The justice court denied the motion to dismiss. In September 2013, Spady entered into a plea agreement whereby he pled nolo contendre to the contempt charges in exchange for the state’s dismissal of the DUI and careless driving charges, and reserved his right to appeal the justice court’s denial of his motion to dismiss.

In October 2013, Spady appealed to the district court and moved to dismiss the contempt charges. After a hearing, the court granted the motion to dismiss, concluding the statute was unconstitutionally vague, an improper delegation of legislative authority, and that the fees constitute pretrial punishment in violation of defendants’ due process rights.

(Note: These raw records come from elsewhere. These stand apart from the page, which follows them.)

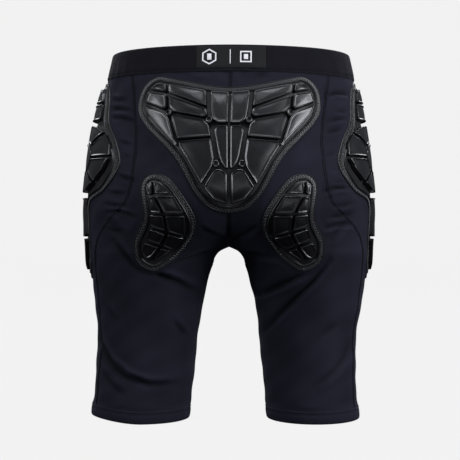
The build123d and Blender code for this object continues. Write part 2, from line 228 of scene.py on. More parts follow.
# Tailbone pad, half of it: x and height above its tip.
TAILBONE_OUTLINE = [
    (0.0, 0.0),
    (21.0, 5.0),
    (38.5, 22.0),
    (56.5, 54.0),
    (68.0, 70.0),
    (97.0, 101.0),
    (106.5, 123.0),
    (102.0, 146.0),
    (86.0, 159.0),
    (64.0, 155.5),
    (28.0, 147.5),
    (0.0, 144.5),
]
TAILBONE_BLOCKS = [
    [(1, 9), (18, 14), (30.5, 28), (14.5, 53), (1, 44)],
    [(14.5, 54), (31.5, 28.5), (48.6, 60), (56.5, 72), (58, 80), (18.5, 83)],
    [(18.5, 83), (58, 80), (68, 113), (22, 104)],
    [(58, 80), (57, 72), (76, 92), (94, 112), (98, 126), (68, 113)],
    [(22, 104), (68, 113), (70, 136), (24, 117)],
    [(24, 117), (70, 136), (72, 150), (26, 140)],
    [(68, 113), (98, 126), (93, 141), (70, 136)],
    [(70, 136), (93, 141), (85, 149), (72, 150)],
    [(0, 98), (18.8, 98), (21.8, 117), (23.8, 140), (0, 138)],
    [(0, 47), (6, 48), (11.5, 56), (18.8, 98), (0, 98)],
]

# Seat pad: x and height above its lower end.
SEAT_OUTLINE = [
    (88.0, 0.0),
    (70.0, 9.5),
    (52.0, 26.0),
    (39.5, 45.0),
    (40.0, 66.0),
    (60.0, 98.0),
    (74.0, 110.0),
    (92.0, 111.0),
    (101.0, 97.0),
    (98.5, 62.0),
    (110.5, 34.0),
    (107.0, 11.0),
]
SEAT_BLOCKS = [
    [(85.5, 106), (75, 102), (61, 88.5), (84, 88)],
    [(85.5, 106), (84, 88), (93, 86.5), (94, 100)],
    [(84, 88), (61, 88.5), (48.5, 67), (73, 67.5)],
    [(84, 88), (73, 67.5), (91, 68), (93, 86.5)],
    [(73, 67.5), (48.5, 67), (49.5, 42), (70.5, 48)],
    [(73, 67.5), (70.5, 48), (90.5, 53), (91, 68)],
    [(70.5, 48), (49.5, 42), (53, 37.5), (66, 26.5), (79, 32)],
    [(70.5, 48), (79, 32), (97, 37), (90.5, 53)],
    [(79, 32), (66, 26.5), (75, 19), (87, 12), (89, 18)],
    [(79, 32), (89, 18), (97, 14), (103, 24), (97, 37)],
]

# Hip pad: y and height above its lower end.
HIP_OUTLINE = [
    (2.0, 0.0),
    (-15.0, 12.0),
    (-24.0, 40.0),
    (-33.0, 70.0),
    (-42.0, 92.0),
    (-76.0, 106.0),
    (-91.0, 134.0),
    (-79.0, 163.0),
    (-55.0, 192.0),
    (-44.0, 215.0),
    (-31.0, 235.0),
    (-13.0, 239.0),
    (9.0, 232.0),
    (18.0, 214.0),
    (22.0, 192.0),
    (42.0, 163.0),
    (50.0, 134.0),
    (38.0, 106.0),
    (27.0, 88.0),
    (25.5, 60.0),
    (20.5, 20.0),
]
HIP_LOBE_MIDDLE = (-21.0, 145.0)
HIP_LOBE_WIDTH = 60.0
HIP_LOBE_HEIGHT = 42.0
HIP_DISC_RADIUS = 20.0
HIP_SECTORS = 8


def on_lobe(turn, reach):
    """A point of the round middle lobe: a share of a turn, and of the way out."""
    return (
        HIP_LOBE_MIDDLE[0] + reach * HIP_LOBE_WIDTH * math.cos(2 * math.pi * turn),
        HIP_LOBE_MIDDLE[1] + reach * HIP_LOBE_HEIGHT * math.sin(2 * math.pi * turn),
    )


def hip_blocks():
    """The blocks of a hip pad: tiers above and below, and sectors round a disc."""
    reach = HIP_DISC_RADIUS / HIP_LOBE_HEIGHT
    blocks = [
        [(-44, 190), (14, 190), (12, 212), (-38, 212)],
        [(-38, 212), (12, 212), (3, 229), (-14, 233), (-30, 228)],
        [(-4, 100), (-33, 100), (-26, 51), (-2, 51)],
        [(-4, 100), (-2, 51), (20, 51), (20, 100)],
        [(-2, 51), (-26, 51), (-13, 18), (1, 8)],
        [(-2, 51), (1, 8), (14, 18), (20, 51)],
        [on_lobe(i / 12, reach) for i in range(12)],
    ]
    for i in range(HIP_SECTORS):
        turns = [i / HIP_SECTORS, (i + 0.5) / HIP_SECTORS, (i + 1) / HIP_SECTORS]
        outer = [on_lobe(turn, 1.0) for turn in turns]
        blocks.append([on_lobe(turns[0], reach)] + outer + [on_lobe(turns[2], reach)])
    return blocks


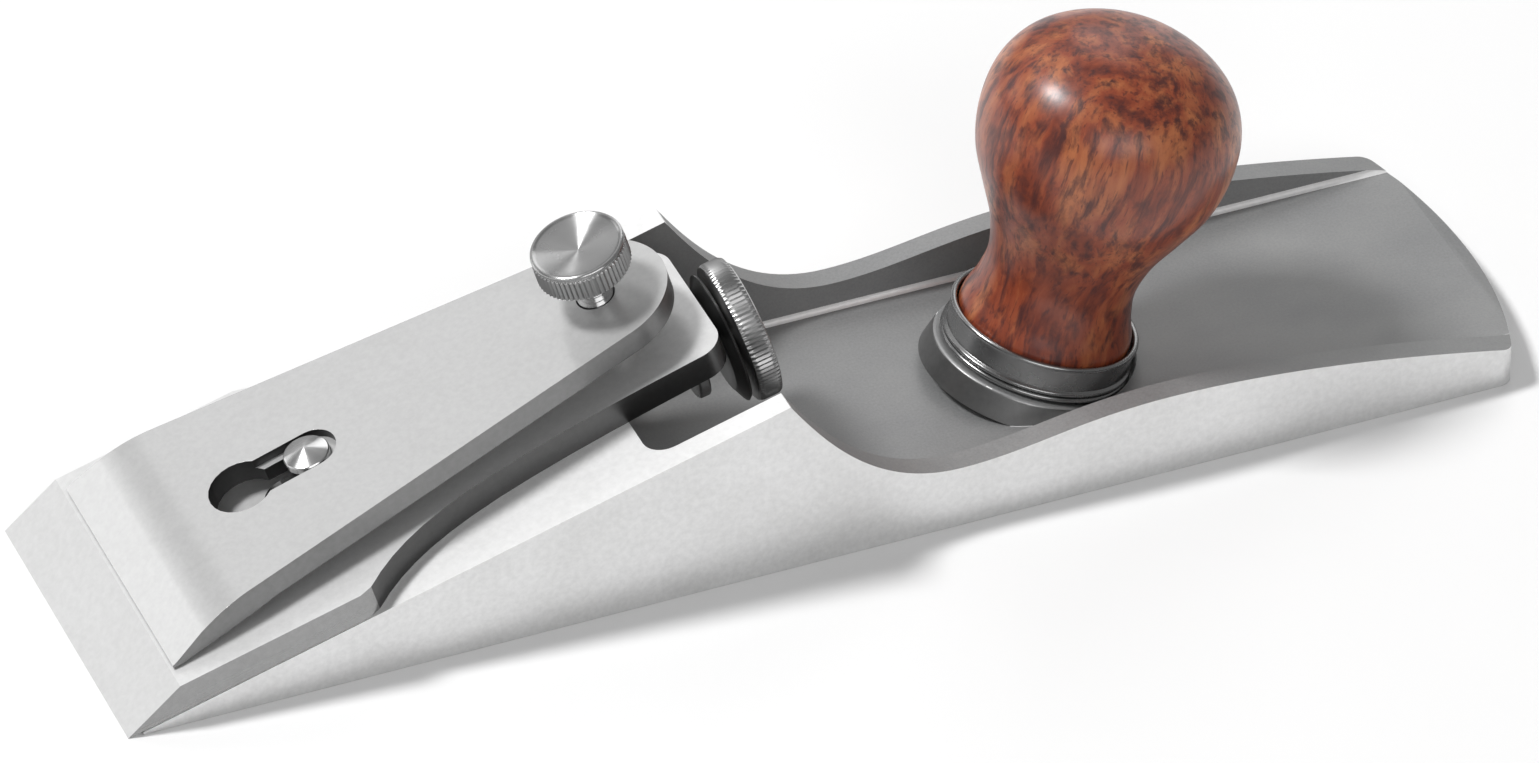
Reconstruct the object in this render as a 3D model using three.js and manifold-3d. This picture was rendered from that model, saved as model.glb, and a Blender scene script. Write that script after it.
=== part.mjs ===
// A chisel plane: a low-angle hand plane whose cutter runs out to the very front of the body.
// Millimetres, +Z up, +X towards the heel, sole on Z = 0, origin under the middle of the bounding box.

import * as THREE from 'three';
import { mergeVertices } from 'three/addons/utils/BufferGeometryUtils.js';
import Module from 'manifold-3d';

const wasm = await Module();
wasm.setup();

// ---------------------------------------------------------------- driving dimensions

const LENGTH = 244.4; // cutting edge to the middle of the heel
const WIDTH = 57; // body and cutter, 2-1/4 in
const BED_ANGLE = THREE.MathUtils.degToRad(16.2);
const GAP = 0.3; // clearance between pieces that touch

const DECK_HEIGHT = 6.3; // trough floor above the sole
const WALL = 4.1; // side walls of the trough
const BED_PEAK_X = 112.4; // from the cutting edge, where the bed's side rails end
const POCKET_FRONT_X = 90.4; // front wall of the adjuster pocket

const CUTTER = { thickness: 5, bevel: THREE.MathUtils.degToRad(25), length: 113.2, shoulder: 42.4, tail: 14.2 };
const CAP = { front: 11.3, pivot: 98.5, tailRadius: 12, rise: 0.045, topAtZero: 9.75, thickness: 4.2, noseWidth: 24.4 };
const KEYHOLE = { hole: 34.7, end: 47.4, holeRadius: 5.5, channelWidth: 8.2, slotWidth: 5.6, channelDepth: 1.6 };
const CAP_SCREW = { along: 46.3, thread: 3, headRadius: 3.8, headTop: 12.9, neck: 2.3 };
const THUMBSCREW = { headRadius: 7.8, headBottom: 20.2, headTop: 25.5, thread: 3 };
const ADJUSTER = { x: 113.3, z: 26.55, angle: THREE.MathUtils.degToRad(14), thread: 3, wheel: 11.9, wheelWidth: 4.3 };
const FLANGE = { radius: 7.5, width: 2, from: -8.4 };
const LOCK_RING = { radius: 11, from: -2.6, width: 1.7 };
const KNOB = { x: 166.4, angle: THREE.MathUtils.degToRad(17), height: 62, stud: 3, seat: 1.5 };
const FERRULE = { radius: 15.8, rim: 8.3, floor: 3.6 };
const INSERT = { radius: 4.6, from: 4.1, to: 18 };

const HEEL_RADIUS = 76;
const ROUND = 48; // segments round a large turned piece
const SMALL_ROUND = 24; // segments round a screw or a hole

// ---------------------------------------------------------------- finishes

const finish = (color, roughness, metalness) => new THREE.MeshStandardMaterial({ color, roughness, metalness });

const groundIron = finish(0xb9bab8, 0.45, 0.9);
const groundSteel = finish(0xd2d3d2, 0.35, 1);
const satinSteel = finish(0xbfc0c0, 0.3, 1);
const turnedSteel = finish(0xc9cac9, 0.25, 1);
const rosewood = finish(0x7a3a1f, 0.3, 0);
const brass = finish(0xb08d4c, 0.35, 1);

// ---------------------------------------------------------------- solids

function solid(geometry) {
  const bare = geometry.index ? geometry.clone() : geometry;
  bare.deleteAttribute('normal');
  bare.deleteAttribute('uv');
  const merged = mergeVertices(bare, 1e-4);
  return new wasm.Manifold(
    new wasm.Mesh({
      numProp: 3,
      vertProperties: new Float32Array(merged.attributes.position.array),
      triVerts: new Uint32Array(merged.index.array),
    }),
  );
}

function geometryOf(manifold) {
  const mesh = manifold.getMesh();
  const geometry = new THREE.BufferGeometry();
  geometry.setAttribute('position', new THREE.BufferAttribute(new Float32Array(mesh.vertProperties), 3));
  geometry.setIndex(new THREE.BufferAttribute(new Uint32Array(mesh.triVerts), 1));
  geometry.computeVertexNormals();
  return geometry;
}

// A plan outline (x, y) raised from z = bottom to z = top.
function raised(outline, bottom, top, curveSegments = 12) {
  const geometry = new THREE.ExtrudeGeometry(outline, { depth: top - bottom, bevelEnabled: false, curveSegments });
  return solid(geometry.translate(0, 0, bottom));
}

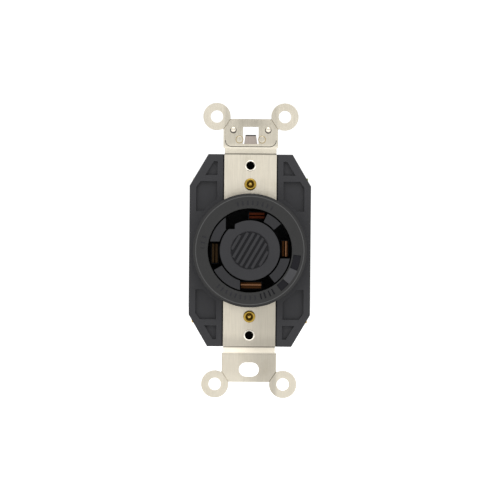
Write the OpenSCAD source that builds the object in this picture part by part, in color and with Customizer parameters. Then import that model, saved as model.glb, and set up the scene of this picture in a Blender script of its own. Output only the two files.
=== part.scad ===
// Flush locking receptacle: four curved slots in a round face, on a plated steel strap.
// Frame: X to the right, Z up, the face looks along -Y. The origin is midway between the four
// plaster ears, in the middle of their thickness; their rear faces lie against the wall.

/* [Strap] */
// Width of the strap's set-back middle
strap_w = 18.6; // [18.2:0.1:18.8]
// Width of the strap's two ends
end_w = 19.4; // [19.2:0.1:19.6]
// Height of the strap without its ears
strap_h = 93.4; // [93:0.1:94]
// Thickness of the strap's steel
strap_t = 1.3; // [1.2:0.05:1.4]
// How far the middle of the strap is set back behind its ears
strap_offset = 1.2; // [1:0.1:1.6]
// Distance between the two tapped holes for the cover plate's screws
plate_screw_spacing = 60.3; // [59.8:0.1:60.8]
// Radius of the tapped holes for the cover plate's screws
plate_screw_r = 1.45; // [1.3:0.05:1.5]
// Distance between the two box screws
box_screw_spacing = 83.3; // [82.8:0.1:83.8]
// Distance between the ears' holes, side to side
ear_spacing_x = 24.15; // [23.85:0.05:24.6]
// Distance between the ears' holes, top to bottom
ear_spacing_z = 95; // [94.6:0.1:95.4]
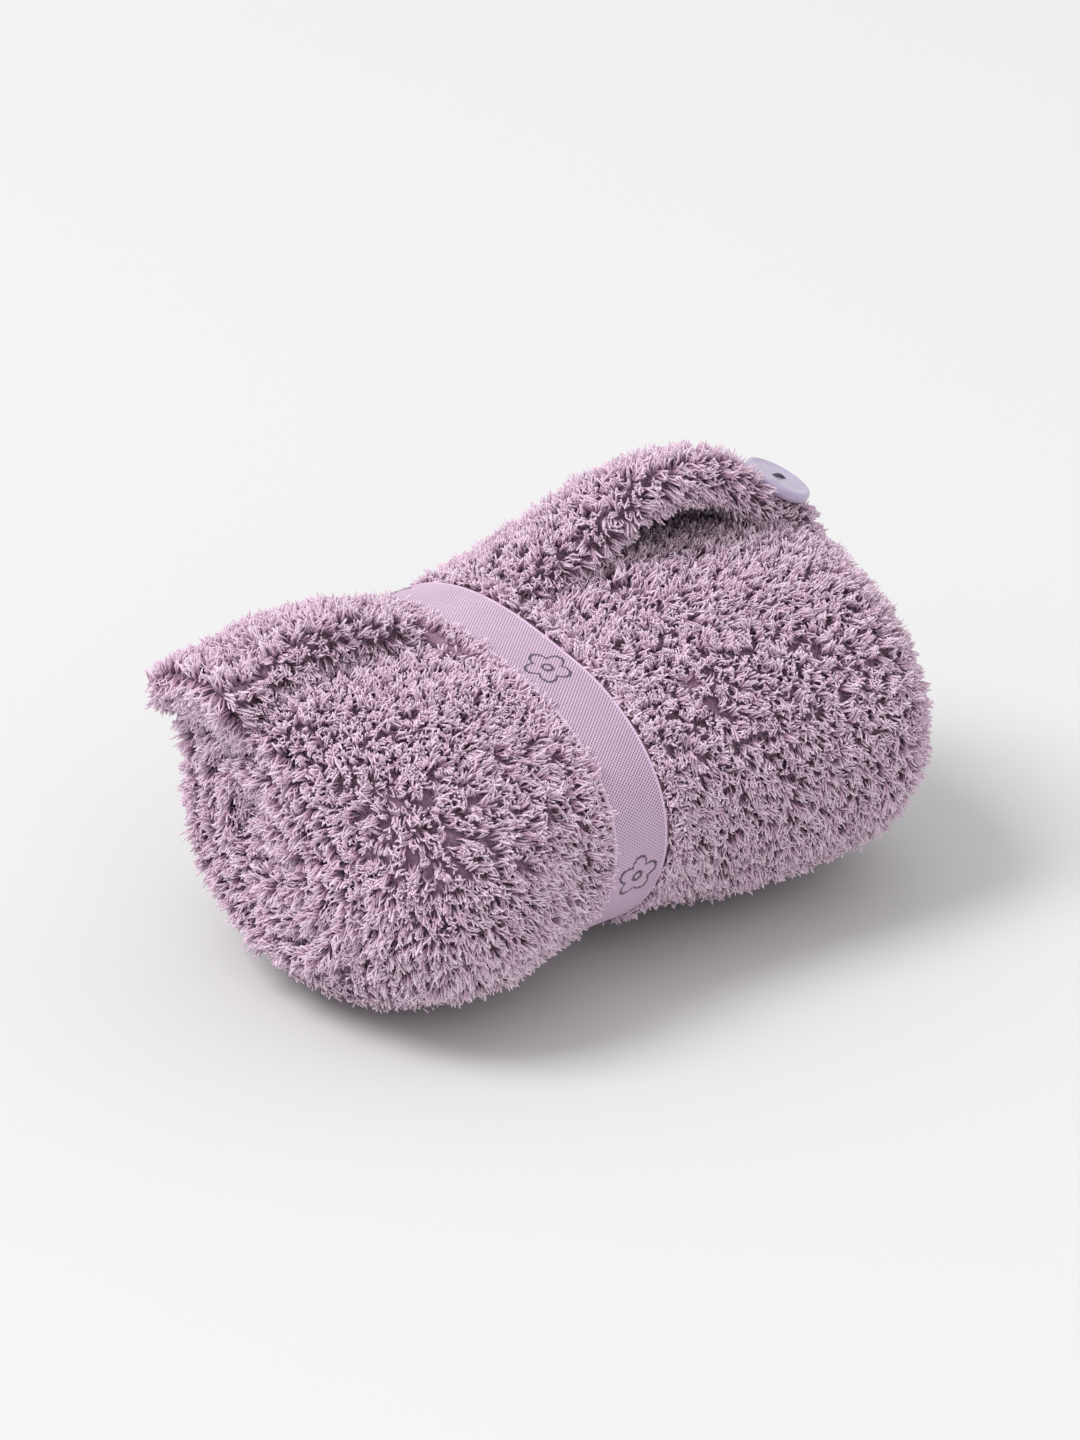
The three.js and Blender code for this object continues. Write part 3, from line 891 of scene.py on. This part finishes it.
besideBand = {"under": 0.0022, "out": 0.0032, "step": 0.0018, "fromHinge": 8, "leftLean": 1.3,
              "rightLean": 0.8, "jitter": 0.4}


# Rows of pile beside the band that lean over its edges.
def furBesideBand(name, side, seed):
    first, last = roll["hinge"] - 360 + besideBand["fromHinge"], roll["hinge"] - besideBand["fromHinge"]
    xs = side * spread(waistHalf - besideBand["under"], waistHalf + besideBand["out"], besideBand["step"])
    xs, angles = np.meshgrid(xs, spread(first, last, pile["turnStep"]), indexing="ij")
    wound = angles + 360
    depth = np.where(wound > flap["pinchAngle"], waistInset(wound) - insetAt(wound), 0) + pile["underBand"]
    points = inRoll(xs, wound, depth)
    insides = inRoll(xs, wound, depth + pile["below"])
    length = mix(pileLength["besideLow"], pileLength["beside"], aboveFloor(points))
    lean = besideBand["leftLean" if side < 0 else "rightLean"]
    return plantFur(name, points, insides, length, 1.0, comb=(-side, 0, 0), seed=seed, lean=lean,
                    jitter=besideBand["jitter"])


furBesideBand("leftPile_beside", -1, seed=61)
furBesideBand("rightPile_beside", 1, seed=62)
print("stage: pile on the roll")


# The strip's long sides are furry too, and show as the wound ends of the roll.
endPile = {"rows": 7, "turnStep": 5.0, "depth": 0.5, "bulge": 0.004, "below": 0.01, "lean": 0.5,
           "coreTurnStep": 8.0, "coreFrom": 0.04, "coreRows": 5, "coreInset": 0.003, "coreJitter": 0.8}


def movedIn(points, side, distance):
    moved = points.copy()
    moved[..., 0] -= side * distance
    return moved


def furOnEnd(name, side, seed):
    shares = np.linspace(0, 1, endPile["rows"])
    turns = spread(roll["hinge"], spiralEnd, endPile["turnStep"])
    share, angles = np.meshgrid(shares, turns, indexing="ij")
    depth = pile["depth"] * endPile["depth"] + share * (roll["strip"] - pile["depth"])
    points = inRoll(np.full(share.shape, side * (endOf(side) - pile["edgeInset"])), angles, depth)
    points[..., 0] += side * (endPile["bulge"] * np.sin(np.pi * share))
    length = mix(pileLength["endEdge"], pileLength["end"], np.sin(np.pi * share))
    return plantFur(name, points, movedIn(points, side, endPile["below"]), length, 1.0, seed=seed,
                    lean=endPile["lean"])


def furOnCoreEnd(name, side, seed):
    turns = spread(spiralEnd - 360, spiralEnd, endPile["coreTurnStep"])
    rows = np.linspace(endPile["coreFrom"], 1, endPile["coreRows"])
    angles, shares = np.meshgrid(turns, rows, indexing="ij")
    points = inCore(np.full(shares.shape, side * (endOf(side) - endPile["coreInset"])), angles, shares)
    return plantFur(name, points, movedIn(points, side, endPile["below"]), pileLength["core"], 1.0, seed=seed,
                    jitter=endPile["coreJitter"])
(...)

The district court remanded to justice court with instructions to allow Spady to withdraw his nolo contender plea, grant his motion to dismiss the contempt charges, and to proceed to trial on the original charges if the state sought to renew them.

Procedural Posture & Holding: The state appealed, and the Court decided to exercise its powers of supervisory control because of the unique procedural obstacles in this case. It is reviewing (1) the constitutional issues upon which the district court relied in declaring the 24/7 program unconstitutional, and (2) the 4th Amendment search and seizure implications of the 24/7 program. The Court held oral argument on April 27, 2015.

Reasoning: The Court begins by noting that the 2011 version of the statute applies to this case. The district court erred in holding that the 2013 version of § 44–4–1203(2) and (3), MCA, constitutes an unconstitutional delegation of legislative authority. As to that portion of the order, the district court is reversed. The district court is also reversed on its holding that § 44-4-1204, MCA, is an unconstitutional delegation of power to the executive branch. The statute does not give the AG unfettered discretion.

The required breath tests are a search, and must be reasonable. However, the defendants in the 24/7 program have a diminished expectation of privacy. Drunk driving presents a serious risk to public safety, and the privacy interests implicated by a twice-daily breath test are minimal. The Court holds that the 24/7 sobriety program, as provide in § 44-4-1205, MCA, does not infringe on the privacy expectations of pretrial detainees, and the state’s compelling interest outweighs any privacy concerns.

The state may not punish a pretrial detainee, but it may impose conditions that are part of a legitimate governmental purpose and not intended as punishment. The Court concludes the fees required under the 24/7 sobriety program do not have a punitive effect and are similar to other fees imposed on defendants for the privilege of pretrial release. The fee covers the program costs. The program’s purpose is squarely within the state state’s power to protect its citizens. The Court holds that the fees are not excessive in comparison to the statute’s purposes, and have no punitive impact on criminal defendants.

Nonetheless, state law and due process require the court to conduct an individualized assessment of the appropriateness of the condition for each defendant. Here, nothing in the record indicates that the justice court considered whether twice-daily testing of Spady was necessary, impractical, or financially feasible. The Court therefore affirms the district court’s decision to remand the case to justice court with instructions to dismiss the contempt charges.

Spady conceded at oral argument that the 2013 statute cured the facial vagueness issue. The Court declines to address the as-applied vagueness challenge, as it has already affirmed the district court’s decision to remand with is instructions to dismiss.